NAdam (Nesterov-Accelerated Adam)
Optimizer that integrates Nesterov momentum into Adam – combines NAG's look-ahead correction with Adam's adaptive learning rates.
NAdam integrates Nesterov look-ahead into Adam – theoretically faster convergence but only marginally better than AdamW in practice.
Explanation
NAdam modifies Adam's momentum term so the gradient is computed at the "look-ahead" point instead of the current one. This can bring faster convergence and better generalization.
Marketing Relevance
NAdam is a theoretically well-founded improvement of Adam but used less frequently in practice than AdamW. Relevant for researchers and benchmarks.
Common Pitfalls
Marginally better than Adam in practice.
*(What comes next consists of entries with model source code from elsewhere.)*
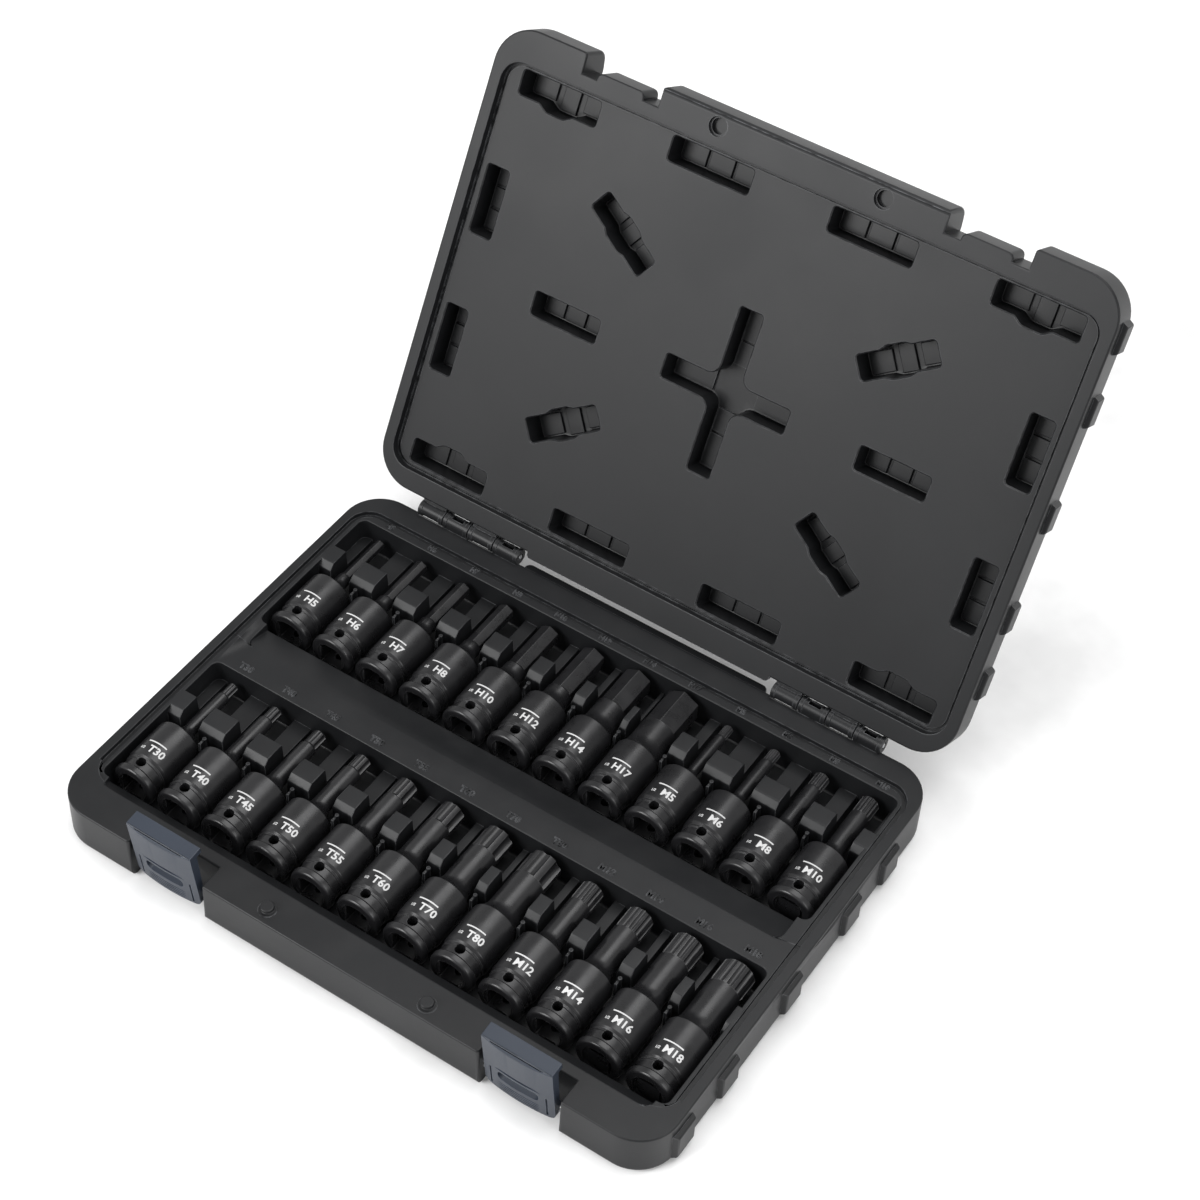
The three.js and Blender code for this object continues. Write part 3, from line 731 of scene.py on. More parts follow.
# %% One bit socket
def bit_socket(name):
    kind, size, shank, tip = bits[name]
    start, radius = drive_end(name)
    size, shank, tip = size * mm, shank / 2 * mm, tip * mm
    shank_end = socket_length - tip
    body = turned("bit_socket_" + name, start, [
        *drive_stations(radius, shank, shank_end - 1.2 * mm),
        (shank_end, shank * 0.86),
    ])
    if kind == "hex":
        head = hex_tip(start, size, shank_end, socket_length)
    else:
        flutes, share = (6, 0.2) if kind == "star" else (12, 0.1)
        head = fluted_tip(start, size, shank, shank_end, socket_length, flutes, size * share)
    join(body, head)
    half = square_across / 2
    inside = Vector(start)
    square = block("square", inside + Vector((-half, -1 * mm, -half)), inside + Vector((half, square_depth, half)))
    round_edges(square, 0.8 * mm, 3, lambda p: not same([q.y for q in p]))
    mouth = turned("mouth", start, [(-0.5 * mm, half + 2.4 * mm), (0.9 * mm, half + 1 * mm)], sides=32)
    hole_middle = inside + Vector((0, cross_hole_from_end, 0))
    across = Vector((0, 0, 2 * radius))
    hole = bar("cross_hole", hole_middle - across, hole_middle + across, cross_hole_radius, 20)
    cut(body, square, mouth, hole)
    soften(body, 0.25 * mm, 2, lambda p: p.y < start.y + body_start + 1 * mm and
           math.hypot(p.x - start.x, p.y - hole_middle.y) < cross_hole_radius + 0.05 * mm)
    body.data.materials.append(black_steel)
    marks = etched_marks(start, radius, name.upper())
    only(body)
    marks.select_set(True)
    bpy.ops.object.join()
    finish_surface(body)
    return body


for name in names:
    place(bit_socket(name), black_steel, "socket_" + name, "socket_" + name, "black_steel")
print(len(names), "bit sockets made")

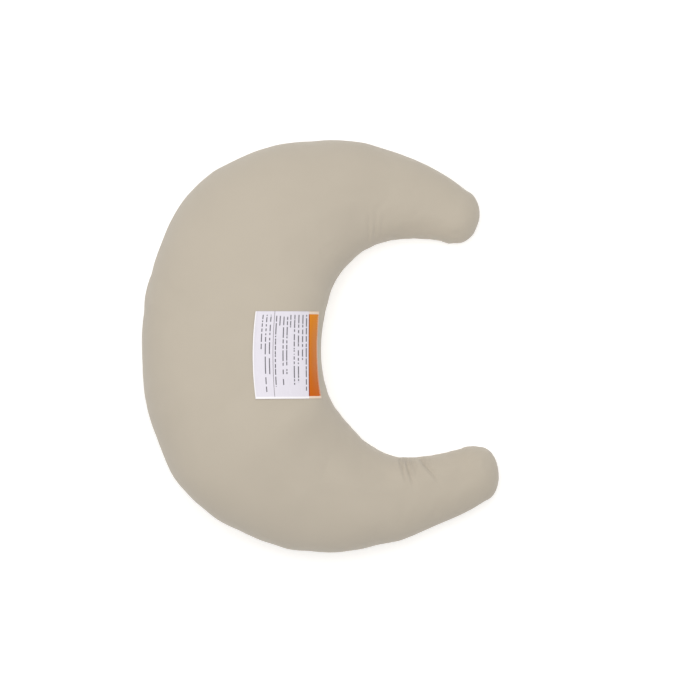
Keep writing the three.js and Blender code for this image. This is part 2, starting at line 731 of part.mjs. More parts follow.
const FABRIC = 0xbfb29f;
const TAPE_COLOUR = 0xb3a58f;
const THREAD = 0xc9bfae;
add('cover_top_panel', panel(1, COVER, CLOTH, coverSeam), FABRIC);
add('cover_bottom_panel', panel(-1, COVER, CLOTH, coverSeam), FABRIC);
add('cover_seam_overlock', overlock(COVER, CLOTH, ALLOWANCE, false), THREAD);
add('zip_tape_upper', tape(1), TAPE_COLOUR);
add('zip_tape_lower', tape(-1), TAPE_COLOUR);
add('zip_coil_upper', coil(1), 0xa89b86, 0.45);
add('zip_coil_lower', coil(-1), 0xa89b86, 0.45);
add('zip_stitching_upper', zipStitching(1), THREAD);
add('zip_stitching_lower', zipStitching(-1), THREAD);
add('zip_top_stop_upper', topStop(1), 0xa9a9a6, 0.35, 0.9);
add('zip_top_stop_lower', topStop(-1), 0xa9a9a6, 0.35, 0.9);
add('zip_bottom_stop', bottomStop(), 0xa9a9a6, 0.35, 0.9);
add('zip_slider', onSeam(slider(), SLIDER_ANGLE), 0xa89b86, 0.4, 0.6);
add('zip_pull_tab', onSeam(pullTab(), SLIDER_ANGLE), 0xa89b86, 0.4, 0.6);
add('label_header', labelPiece(LABEL.fold + 0.4, LABEL.right, 8), 0xd0801c, 0.6);
add('label_flap', labelPiece(LABEL.left, LABEL.fold - 0.4, 10), 0xdfdbe4, 0.6);
add('label_stitching', labelStitching(), 0xf0ece4);
add('inner_casing_top', panel(1, CASING_OUT, CASING, casingSeam), 0xf2f0ec);
add('inner_casing_bottom', panel(-1, CASING_OUT, CASING, casingSeam), 0xf2f0ec);
add('casing_seam_overlock', overlock(CASING_OUT, CASING, CASING_ALLOWANCE, true), 0xf7f5f0);
add('fibre_fill', filling(), 0xf8f7f3, 1);

export default pillow;
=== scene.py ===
import bmesh
import bpy
import numpy as np
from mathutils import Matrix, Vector


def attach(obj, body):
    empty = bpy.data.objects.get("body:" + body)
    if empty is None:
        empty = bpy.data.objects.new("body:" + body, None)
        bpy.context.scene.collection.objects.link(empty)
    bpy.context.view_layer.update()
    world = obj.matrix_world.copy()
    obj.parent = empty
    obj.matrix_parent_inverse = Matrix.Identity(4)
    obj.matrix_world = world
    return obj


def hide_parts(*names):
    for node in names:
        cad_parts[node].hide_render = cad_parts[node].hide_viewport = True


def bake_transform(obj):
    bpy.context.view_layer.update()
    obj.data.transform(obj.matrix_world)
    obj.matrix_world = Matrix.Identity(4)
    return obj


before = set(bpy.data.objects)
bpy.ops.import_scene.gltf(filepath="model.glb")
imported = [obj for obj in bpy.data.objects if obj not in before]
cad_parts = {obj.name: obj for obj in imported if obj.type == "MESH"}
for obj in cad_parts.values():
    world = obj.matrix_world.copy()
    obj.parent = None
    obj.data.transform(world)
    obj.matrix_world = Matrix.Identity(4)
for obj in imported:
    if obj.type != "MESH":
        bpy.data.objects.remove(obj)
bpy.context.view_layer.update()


# ---- Fibre filling ----
# Loose polyester fibre, blown into the sewn casing until it is firm. It gives the pillow its C shape:
# thick at the back, thinner towards the rounded tips, and flat where it settles on the table.
WIDTH = 0.437
LENGTH = 0.504
HEIGHT = 0.145
BACK_RADIUS = 0.338
BACK_TURN = np.radians(24.5)
BACK_HALF = 0.1095
SHOULDER_HALF = 0.067
TIP_REACH = 0.0295
STATIONS = np.array([0, 0.26, 0.45, 0.6, 0.8, 1])
ARMS = {
    "upper": {
        "mirror": 1, "radius": 0.240, "shorter": 0.026,
        "outer": [BACK_HALF, BACK_HALF, 0.095, 0.0743, 0.0532, 0.0365],
        "inner": [0.1105, 0.108, 0.097, 0.0825, 0.0535, 0.0315],
    },
    "lower": {
        "mirror": -1, "radius": 0.320, "shorter": 0.0012,
        "outer": [BACK_HALF, BACK_HALF, 0.0865, 0.0703, 0.0494, 0.0365],
        "inner": [0.1105, 0.1045, 0.0965, 0.083, 0.0435, 0.032],
    },
}
THICKNESS = [HEIGHT, HEIGHT, 0.127, 0.109, 0.080, 0.066]
WIDEST = 0.455
SAG = 1.15
ROUND = 2.4
INNER_SQUARE = 3.0
SEAM_DROP = 0.4
FLAT_ROWS = 8

BACK_R = BACK_RADIUS - BACK_HALF
BACK_CENTRE = np.array([BACK_RADIUS - WIDTH / 2, 0])
SHOULDER_R = (LENGTH / 2 - SHOULDER_HALF - BACK_R * np.sin(BACK_TURN)) / (1 - np.sin(BACK_TURN))


def arcs_of(arm):
    """The three arcs of an arm's centre line: centre, radius, first and last heading."""
    step = BACK_R - SHOULDER_R
    shoulder = np.array([BACK_CENTRE[0] - step * np.cos(BACK_TURN), step * np.sin(BACK_TURN)])
    forearm = np.array([shoulder[0], shoulder[1] + SHOULDER_R - arm["radius"]])
    tip = WIDTH / 2 - TIP_REACH - arm["shorter"]
    end = np.pi / 2 + np.arcsin((tip - forearm[0]) / arm["radius"])
    return [
        (BACK_CENTRE, BACK_R, 0, BACK_TURN),
        (shoulder, SHOULDER_R, BACK_TURN, np.pi / 2),
        (forearm, arm["radius"], np.pi / 2, end),
    ]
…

AdamW remains standard. Adam hyperparameters are not directly transferable.
Origin & History
Dozat (2016) proposed NAdam as an elegant integration of Nesterov momentum into Adam. Despite being theoretically superior, NAdam could not establish itself over AdamW as the standard.
Comparisons & Differences
NAdam (Nesterov-Accelerated Adam) vs. Adam
Adam uses classical momentum (1st moment); NAdam uses Nesterov momentum with look-ahead correction.
NAdam (Nesterov-Accelerated Adam) vs. AdamW
AdamW fixed weight decay; NAdam fixed momentum computation. Both solve different Adam weaknesses.